Despite these differences, the core protocol is identical. The LLM sees a list of tool schemas. It decides to call one. The agent looks up the tool by name, executes it, and feeds the result back. Everything else – permissions, groups, statistics, dynamic registration – is orchestration around that lookup.


Tests

Run all chapter 9 tests:

cargo test -p claw-code test_ch9

Here is what each test covers:

  • test_ch9_registry_all_tools – Builds a ToolSet with all 6 tools. Verifies len() is 6 and each tool is retrievable by name. Also checks that looking up a nonexistent name returns None.

  • test_ch9_registry_definitions – Builds a ToolSet with 3 tools. Calls definitions() and verifies all 3 schemas are present with correct names.

  • test_ch9_registry_names – Builds a ToolSet with GlobTool and GrepTool. Calls names(), sorts the result, and verifies the expected names.
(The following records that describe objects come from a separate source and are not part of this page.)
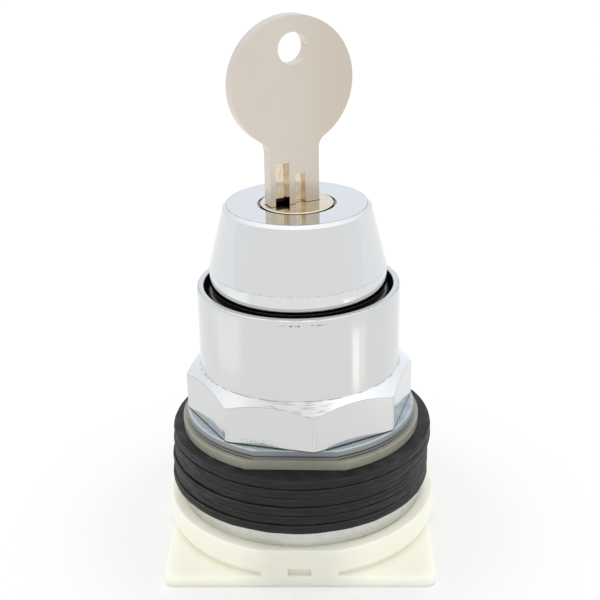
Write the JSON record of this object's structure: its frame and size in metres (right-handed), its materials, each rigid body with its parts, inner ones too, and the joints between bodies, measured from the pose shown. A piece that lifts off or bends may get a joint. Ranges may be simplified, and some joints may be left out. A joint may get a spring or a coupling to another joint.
{
  "type": "selector key switch",
  "caption": "Panel-mounted selector switch worked by a round-bow key, with a chrome lock cap, octagonal ring nut, stacked rubber gaskets and a plastic rear base.",
  "frame": {"origin": "centre of the rear face of the base, where the contact block fastens", "axes": "+Z along the lock and key, out of the panel; -Y towards the flats of the base, ring and washer"},
  "size_m": [0.0458, 0.0444, 0.0885],
  "materials": {
    "natural_nylon": "milky, slightly see-through moulding",
    "black_nylon": "moulded",
    "acetal": "smooth moulding",
    "clear_plastic": "see-through, yellowed",
    "black_rubber": "die-cut sheet with dull faces",
    "zinc_steel": "bright zinc plate with a blue cast",
    "zinc_casting": "zinc die-casting, plated",
    "spring_steel": "drawn wire",
    "chrome": "bright plate over turned metal",
    "brass": "turned",
    "nickel_brass": "nickel plate worn to brass",
    "nickel_key": "nickel silver with a fine upright grain"
  },
  "bodies": {
    "housing": {"rear_base": "natural_nylon", "contact_block_inserts": "brass", "base_screws": "zinc_steel", "plunger_guide": "black_nylon", "plunger_spring_left": "spring_steel", "plunger_spring_right": "spring_steel", "spacer_sleeve": "acetal", "detent_housing": "black_nylon", "detent_balls": "spring_steel", "detent_springs": "spring_steel", "stop_pin": "zinc_steel", "threaded_barrel": "zinc_casting", "locating_pin": "zinc_steel", "panel_gasket_1": "black_rubber", "panel_gasket_2": "black_rubber", "panel_gasket_3": "black_rubber", "panel_gasket_4": "black_rubber", "panel_gasket_5": "black_rubber", "panel_gasket_6": "black_rubber", "insulating_ring": "clear_plastic", "cap_seal": "black_rubber", "lock_cap": "chrome", "lock_clamp_ring": "zinc_steel", "barrel_o_ring": "black_rubber", "lock_barrel": "zinc_casting"},
    "plunger_left": {"plunger_left": "acetal"},
    "plunger_right": {"plunger_right": "acetal"},
    "lock_rotor": {"lock_plug": "nickel_brass", "wafer_tumblers": "brass", "wafer_springs": "spring_steel", "plug_clip": "spring_steel", "drive_shaft": "brass", "cam_clip": "spring_steel", "switch_cam": "acetal", "detent_wheel": "black_nylon", "thrust_washer": "brass"},
    "key": {"key": "nickel_key"},
    "washer": {"trim_washer": "zinc_steel"},
    "nut": {"ring_nut": "chrome"}
  },
  "joints": [
    {"name": "key_turn", "type": "hinge", "parent": "housing", "child": "lock_rotor", "pos_m": [0, 0, 0.0585], "axis": [0, 0, 1], "range_deg": [0, 120]},
    {"name": "key_withdraw", "type": "slide", "parent": "lock_rotor", "child": "key", "axis": [0, 0, 1], "range_m": [0, 0.026]},
    {"name": "plunger_left_slide", "type": "slide", "parent": "housing", "child": "plunger_left", "axis": [0, 0, 1], "range_m": [-0.003, 0], "deforming": ["plunger_spring_left"]},
    {"name": "plunger_right_slide", "type": "slide", "parent": "housing", "child": "plunger_right", "axis": [0, 0, 1], "range_m": [0, 0.003], "deforming": ["plunger_spring_right"]},
    {"name": "nut_rise", "type": "slide", "parent": "housing", "child": "washer", "axis": [0, 0, 1], "range_m": [0, 0.006]},
    {"name": "nut_turn", "type": "hinge", "parent": "washer", "child": "nut", "pos_m": [0, 0, 0.0231], "axis": [0, 0, 1], "range_deg": [0, 1440]}
  ],
  "couplings": [
    {"joint": "plunger_left_slide", "follows": "key_turn", "m_per_rad": -0.0014324},
    {"joint": "plunger_right_slide", "follows": "key_turn", "m_per_rad": 0.0014324},
    {"joint": "nut_rise", "follows": "nut_turn", "m_per_rad": 0.00023873}
  ]
}
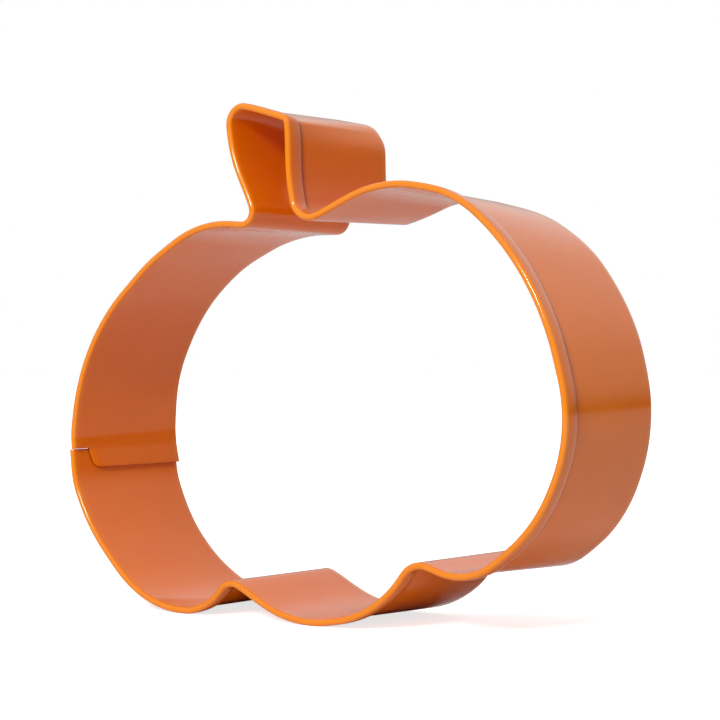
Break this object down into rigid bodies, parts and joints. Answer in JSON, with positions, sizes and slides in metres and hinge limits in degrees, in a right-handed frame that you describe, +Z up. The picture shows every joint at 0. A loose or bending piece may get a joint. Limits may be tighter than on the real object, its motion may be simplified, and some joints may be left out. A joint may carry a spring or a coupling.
{
  "type": "cookie cutter",
  "caption": "Pumpkin outline cookie cutter: one strip of orange enamelled tinplate with a hemmed rim, lapped and spot welded at the side.",
  "frame": {"origin": "on the table under the middle of the standing cutter: middle of its width and depth, at the height of the two bottom scallops it stands on", "axes": "+X across the outline to the right as seen from the hemmed rim, +Y from the hemmed rim to the cutting edge, +Z up through the stem, which leans to the left"},
  "size_m": [0.102, 0.025, 0.0831],
  "materials": {
    "orange_enamel": "glossy",
    "weld_steel": "satin"
  },
  "bodies": {
    "root": {"hemmed_strip": "orange_enamel", "spot_welds": "weld_steel"}
  },
  "joints": []
}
  • test_ch9_read_only_tools – Builds a ToolSet with 5 tools. Filters by is_read_only(). Verifies that read, glob, and grep are read-only, while write and bash are not.

  • test_ch9_destructive_tools – Checks the is_destructive() flag on individual tools. BashTool is destructive. WriteTool and ReadTool are not.
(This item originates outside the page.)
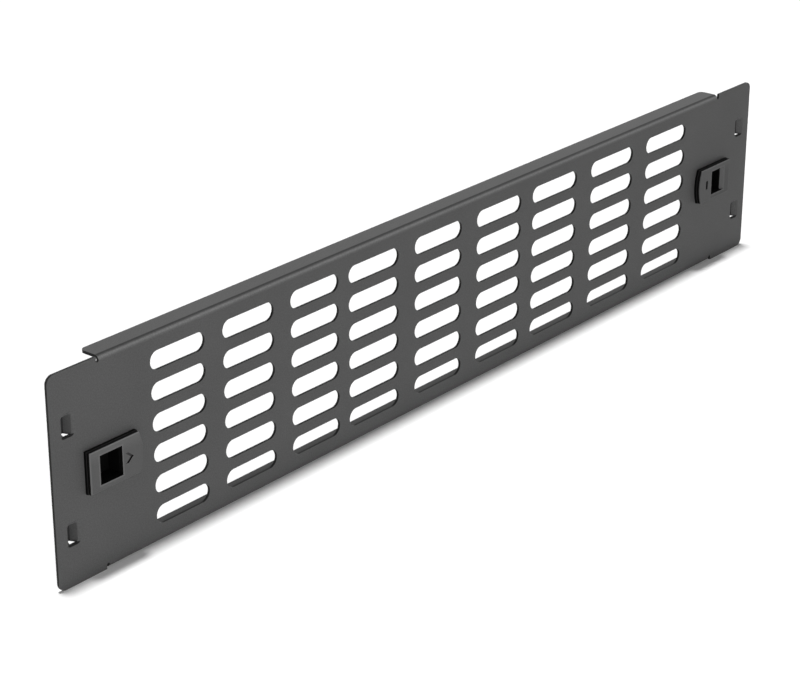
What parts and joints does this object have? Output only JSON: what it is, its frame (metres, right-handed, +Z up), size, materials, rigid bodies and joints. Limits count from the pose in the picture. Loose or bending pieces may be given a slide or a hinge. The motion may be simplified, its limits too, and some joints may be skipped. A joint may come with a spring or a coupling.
{
  "type": "rack blanking panel",
  "caption": "Vented sheet-steel filler panel for a 19-inch rack, two units high, with folded flanges, locating lugs and slide latches that need no tools.",
  "frame": {"origin": "centre of the sheet's rear face, the plane that seats on the rack rails", "axes": "+X along the panel's width, to the right as seen from the front; +Y rearwards into the rack; +Z up"},
  "size_m": [0.4826, 0.0161, 0.0882],
  "materials": {
    "powder_coat": "fine textured matt powder coat",
    "black_plastic": "matt moulded plastic"
  },
  "bodies": {
    "panel": {"panel": "powder_coat"},
    "left_slider": {"left_latch": "black_plastic"},
    "right_slider": {"right_latch": "black_plastic"}
  },
  "joints": [
    {"name": "left_latch_slide", "type": "slide", "parent": "panel", "child": "left_slider", "axis": [1, 0, 0], "range_m": [0, 0.006]},
    {"name": "right_latch_slide", "type": "slide", "parent": "panel", "child": "right_slider", "axis": [-1, 0, 0], "range_m": [0, 0.006]}
  ]
}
  • test_ch9_engine_with_file_tools – The full integration test described above. Three-turn interaction: write a file, read it back, return a final answer. Verifies both the engine output and the file on disk.
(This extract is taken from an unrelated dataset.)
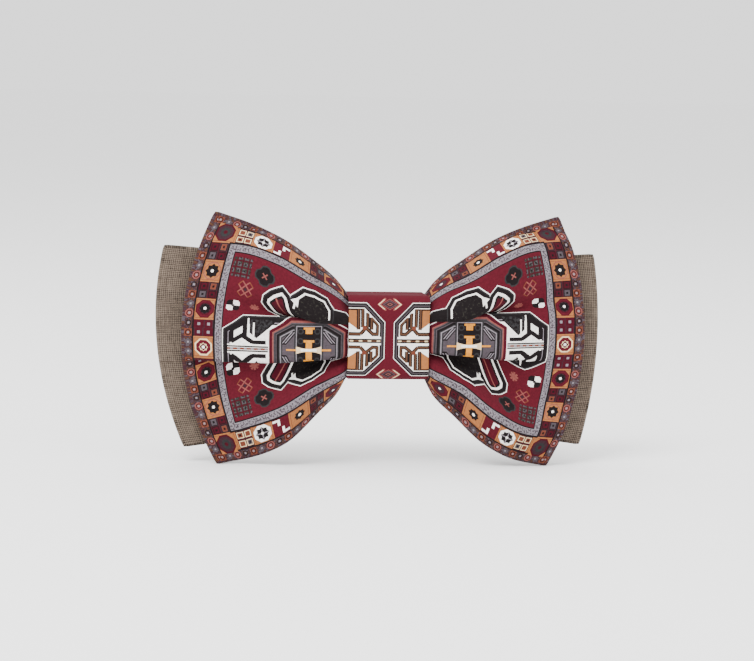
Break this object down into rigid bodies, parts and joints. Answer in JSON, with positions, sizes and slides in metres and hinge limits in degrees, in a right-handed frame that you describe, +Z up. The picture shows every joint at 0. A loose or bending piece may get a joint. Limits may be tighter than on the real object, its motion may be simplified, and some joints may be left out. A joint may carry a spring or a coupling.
{
  "type": "bow tie",
  "caption": "Pre-tied layered bow tie: patterned pleated bow over a wider plain linen bow, wrapped knot, and an adjustable neckband with hook and eye folded behind.",
  "frame": {"origin": "middle of the neckband's flat outer face, straight behind the middle of the knot", "axes": "+X along the bow to the right as seen from the front, +Y from the front to the back (towards the wearer), +Z up"},
  "size_m": [0.1252, 0.0262, 0.07],
  "materials": {
    "printed_cotton": "fine plain-weave cotton with a rug-like geometric print",
    "taupe_linen": "coarse plain-weave linen",
    "interlining": "stiff non-woven",
    "sewing_thread": "twisted polyester thread",
    "fitting_metal": "nickel-plated stamped steel"
  },
  "bodies": {
    "bow": {"print_bow_face": "printed_cotton", "print_bow_interlining": "interlining", "print_bow_backing": "printed_cotton", "linen_bow_face": "taupe_linen", "linen_bow_interlining": "interlining", "linen_bow_backing": "taupe_linen", "knot_wrap": "printed_cotton", "knot_wrap_lining": "interlining", "waist_thread": "sewing_thread", "knot_stitch_1": "sewing_thread", "knot_stitch_2": "sewing_thread", "knot_stitch_3": "sewing_thread", "knot_stitch_4": "sewing_thread", "knot_stitch_5": "sewing_thread"},
    "band": {"neckband": "taupe_linen", "neckband_return": "taupe_linen", "eye_bartack": "sewing_thread"},
    "adjuster": {"adjuster_slide": "fitting_metal", "neckband_end_loop": "taupe_linen", "slide_bartack": "sewing_thread"},
    "hook": {"hook": "fitting_metal"},
    "eye": {"eye": "fitting_metal"}
  },
  "joints": [
    {"name": "band_through_knot", "type": "slide", "parent": "bow", "child": "band", "axis": [1, 0, 0], "range_m": [-0.008, 0.008]},
    {"name": "adjuster_travel", "type": "slide", "parent": "band", "child": "adjuster", "axis": [1, 0, 0], "range_m": [0, 0.024], "deforming": ["neckband_return"]},
    {"name": "hook_swing", "type": "hinge", "parent": "band", "child": "hook", "pos_m": [0.007, -0.0022, 0], "axis": [0, 0, 1], "range_deg": [0, 35]},
    {"name": "eye_swing", "type": "hinge", "parent": "band", "child": "eye", "pos_m": [0.02925, -0.0022, 0], "axis": [0, 0, 1], "range_deg": [0, 8]}
  ]
}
  • test_ch9_engine_with_bash – Two-turn interaction. The LLM calls bash("echo hello-from-bash"), the engine executes it, and the final answer references the output.

  • test_ch9_engine_unknown_tool_recovery – The error recovery test described above. The LLM hallucinates a tool, gets an error, and recovers gracefully.

  • test_ch9_default_toolset_builder – Defines a default_tools() helper function, builds the tool set, and verifies that all 6 tools have non-empty names and descriptions.


Recap

Part II is complete. Over four chapters you built every tool a basic coding agent needs:

  • ReadTool reads files with line numbers, offsets, and limits.
  • WriteTool creates and overwrites files, creating parent directories as needed.
  • EditTool performs surgical string replacements within existing files.
  • BashTool executes shell commands with timeout support and exit code reporting.
  • GlobTool finds files by pattern matching across the directory tree.
  • GrepTool searches file contents with regex and context lines.

In this chapter you wired them all together through the ToolSet registry and connected them to the QueryEngine. The engine can now receive a user prompt, send it to the LLM with all six tool schemas, execute whatever tools the model requests, and loop until the model produces a final answer. You have a working coding agent.

But a working agent is not a safe agent. Right now, the engine executes every tool call the LLM requests without question. If the model decides to bash("rm -rf /"), the engine runs it. If it writes over your source files with garbage, the engine writes. There are no guardrails, no confirmation prompts, no safety checks. The tool flags (is_read_only, is_destructive) exist but nothing enforces them.


What’s next

Part III – Safety & Control – adds the guardrails that turn a working agent into a trustworthy one:

  • Chapter 10: Permission Engine – The system that checks every tool call before execution. It evaluates permission rules, respects the permission mode, and asks the user when needed.
  • Chapter 11: Safety Checks – Static analysis of tool arguments. Catches dangerous patterns (rm -rf, git push --force) before the permission prompt even appears.
  • Chapter 12: Hook System – Pre-tool and post-tool hooks that run shell commands around tool execution. Lets users enforce custom policies (run linters after edits, block certain paths).
  • Chapter 13: Plan Mode – A restricted execution mode where only read-only tools run. The agent can analyze and plan but never modify. This is where is_read_only() finally gets enforced.

The tools you built in Part II are the hands. Part III teaches the agent when to use them – and when not to.